FUND: I think Harry Reid has a plan to get the debt limit through the Senate. If no senator objects you don't need 60 votes to pass the debt limit. You can do it with a simple majority. And that means --

BAIER: Yes, but you mean to tell me that the DeMints or the Coburns or somebody is not going to object?

FUND: Well, then the onus [INAUDIBLE] falls on the Republicans. And that's probably what Harry Reid wants.

BAIER: Charles?

KRAUTHAMMER: Look, I don't know how many times he gets a swing at the ball before people recognize that he's not serious about the debt. As A.B. pointed out, he had his commission, he ignored it, he had the State of the Union, which is astonishing. He didn't use the word debt until he was more than halfway through that speech. And then, of course, in the budget which does nothing except explode the debt.

The fact is, as A.B. mentioned, that his people called up the Gang of Six on Sunday and said hurry up with the plan, and the plan doesn't even exist, tells you how fictional is Obama's so-called plan.

BAIER: But are Democrats happy with this?

KRAUTHAMMER: He wants to incorporate a plan that actually doesn't even exist.

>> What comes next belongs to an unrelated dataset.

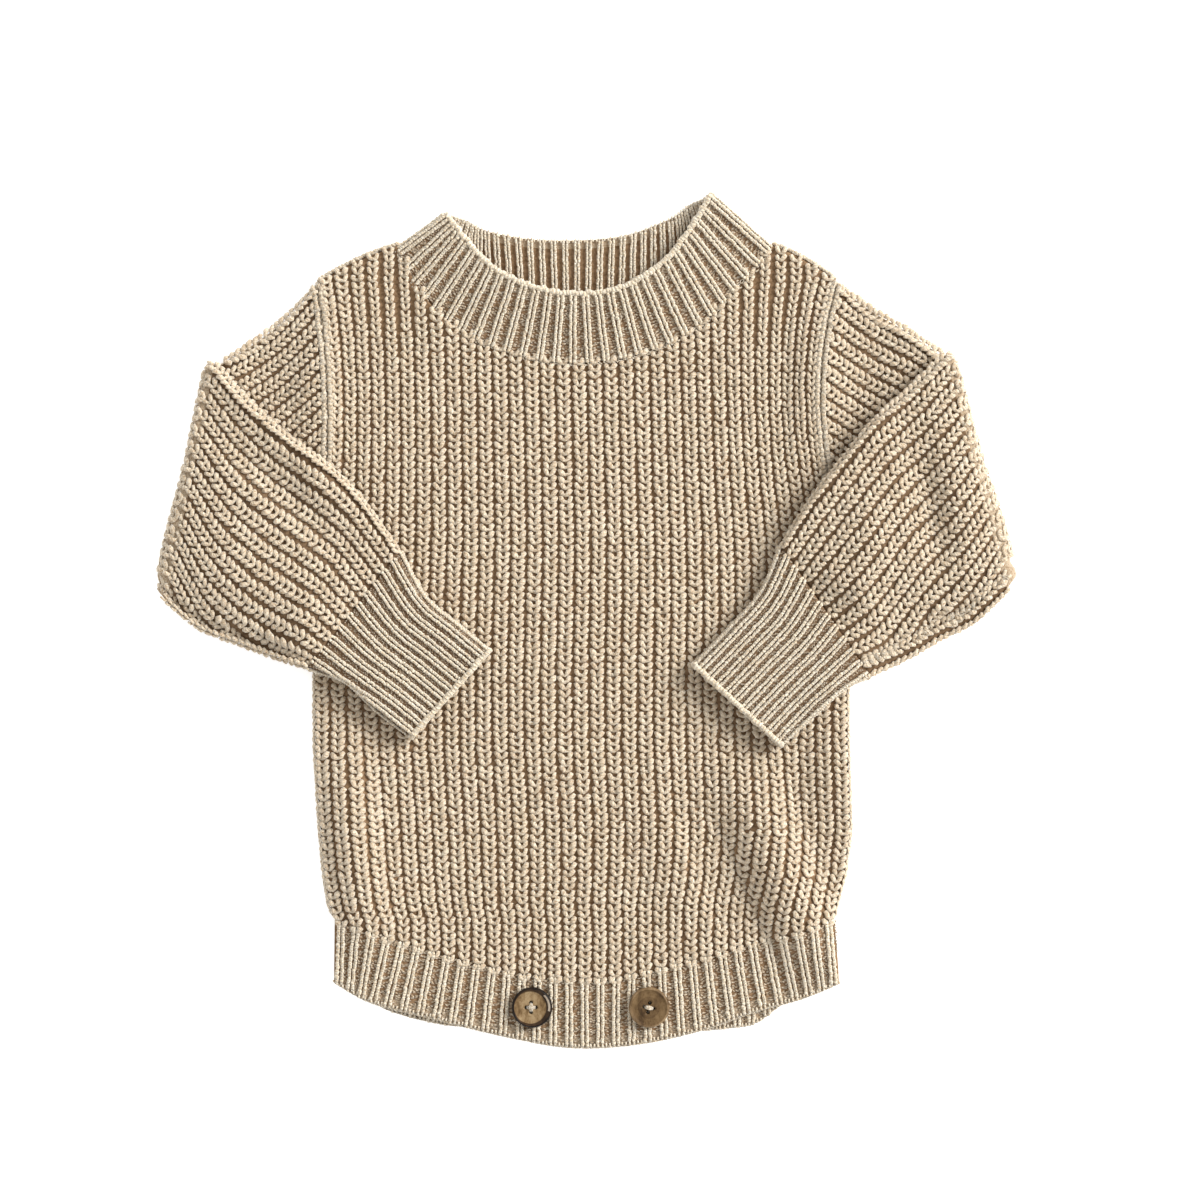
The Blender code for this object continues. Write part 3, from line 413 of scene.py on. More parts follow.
def front_place(rib, y, height):
    """A point over the front's shell, which turns down round the sides and shoulders."""
    x = panel_x(rib, y)
    z = FRONT_UNDER + SHELL + body_lift(x, y)
    left, right = side_x(y, "left") + ROLL, side_x(y, "right") - ROLL
    turn = ROLL + height
    if y < UNDERARM_Y and not left < x < right:
        edge, way = (left, -1.0) if x < left else (right, 1.0)
        angle = min(abs(x - edge) / ROLL, ROLL_MOST)
        return np.array((edge + way * turn * math.sin(angle), y, z - ROLL + turn * math.cos(angle)))
    past = y - (height_at(FRONT_EDGES[0], x) - ROLL)
    if past > 0 and beside_neck(x):
        angle = min(past / ROLL, ROLL_MOST)
        return np.array((x, y - past + turn * math.sin(angle), z - ROLL + turn * math.cos(angle)))
    return np.array((x, y, z + height))


# --- Sleeve shape ------------------------------------------------------------------------------
def stadium_point(walk, half_width, half_thick):
    """A point of a flat tube's section and the way out of it, a distance round it from its top end."""
    straight = 2 * (half_width - half_thick)
    quarter = math.pi / 2 * half_thick
    walk = walk % (2 * straight + 4 * quarter)
    if walk < quarter:
        angle = walk / half_thick
        centre = -half_width + half_thick
    elif walk < quarter + straight:
        return -half_width + half_thick + walk - quarter, -half_thick, 0.0, -1.0
    elif walk < 3 * quarter + straight:
        angle = math.pi / 2 + (walk - quarter - straight) / half_thick
        centre = half_width - half_thick
    elif walk < 3 * quarter + 2 * straight:
        return half_width - half_thick - (walk - 3 * quarter - straight), half_thick, 0.0, 1.0
    else:
        angle = 1.5 * math.pi + (walk - 3 * quarter - 2 * straight) / half_thick
        centre = -half_width + half_thick
    out_across, out_thick = -math.cos(angle), -math.sin(angle)
    return centre + half_thick * out_across, half_thick * out_thick, out_across, out_thick


def half_round(half_width, half_thick):
    """Half of the way round a flat tube's section."""
    return 2 * (half_width - half_thick) + math.pi * half_thick


def half_width_of(row):
    return math.hypot(row.low_x - row.top_x, row.low_y - row.top_y) / 2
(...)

BAIER: Are Democrats happy with this today? Are they --

KRAUTHAMMER: I think this speech was a speech to his base, no one else. And what he was saying is, I'm really smart. Let me show you that I'm with you on this, opposing any real cuts but I'm smart enough that I'll pretend that I'm a cutter and I'm a deficit reducer and I will work across the aisle as I did in 2008. I can get away with it. I'm clever. I'll show you how I can do it. I'll do it in half of this speech and I'll run all the way until Election Day next year, demagoguing Ryan and pretending I'm a centrist.

BAIER: That --

FUND: I was here it for Bill Clinton; when Bill Clinton pulled that. Bill Clinton was much better than Barack Obama at that game.